В связи с этом закономерно возникает вопрос о взаимоотношении мифов маринд-аним со сказкой. Сразу же надо отметить, что сказок, волшебных, животных и др., в привычном для нас смысле слова у маринд не зафиксировано, и это вполне закономерно: там, где в полной мере живут мифы, классическая сказка еще не определилась. Как показано фольклористикой на материалах разных народов, собственно сказка как бы вырастает из мифа, формируется через трансформацию, переосмысление, отрицание мифологических повествований. Складывание сказки происходит через размывание и постепенное преодоление таких важнейших признаков мифа, как вера коллектива в его сакральное значение, в его «историчность», как социально регулирующая и объясняющая функции, практическая направленность, включенность в ритуально-обрядовые комплексы. В сказках на первый план выступает собственно художественное начало, специфически-образное выражение чаяний и стремлений народа.

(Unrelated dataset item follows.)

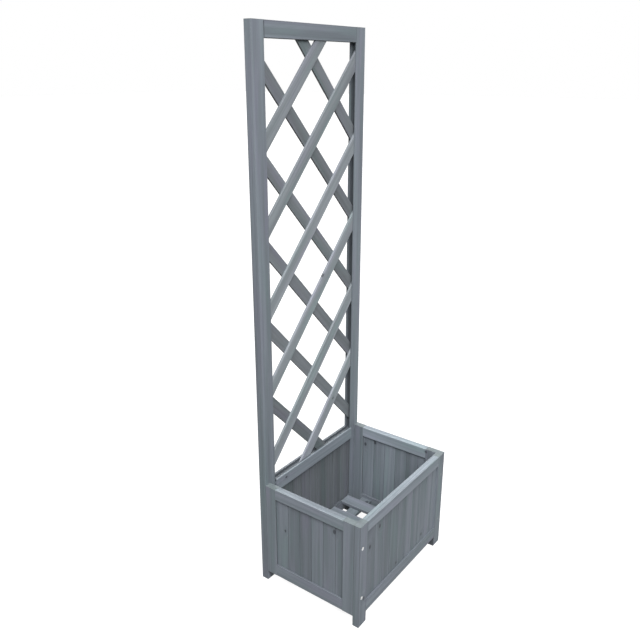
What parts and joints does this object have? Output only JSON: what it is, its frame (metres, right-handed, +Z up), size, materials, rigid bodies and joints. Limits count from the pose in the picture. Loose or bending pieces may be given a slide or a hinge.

Сказочный герой перестает быть носителем родовых, коллективных представлений и интересов, первопредком, культурным героем и т. д. Наконец, в самой структуре волшебные сказки явственно отличаются от мифов, строятся по своим сюжетно-композиционным моделям. Можно заметить, что в мифах маринд-аним уже наличествуют элементы сказочности — в сюжетике, в образах персонажей, в некоторых коллизиях. С другой стороны, в них есть и элементы героического эпоса: как известно, этот вид народной поэзии также возникает в недрах мифологической героики. Сопоставление с мировым фольклором позволяет выявить в мифах маринд-аним множество разнообразных сказочных и эпических параллелей. Таков уже упоминавшийся мотив принесения героя-младенца водой («Канхар»). Таковы тема суженой или суженого — героев, предназначенных друг другу, — и связанные с нею мотивы поисков суженой, борьбы за нее, похищения ее соперниками, сопротивления ее «незаконным» претендентам.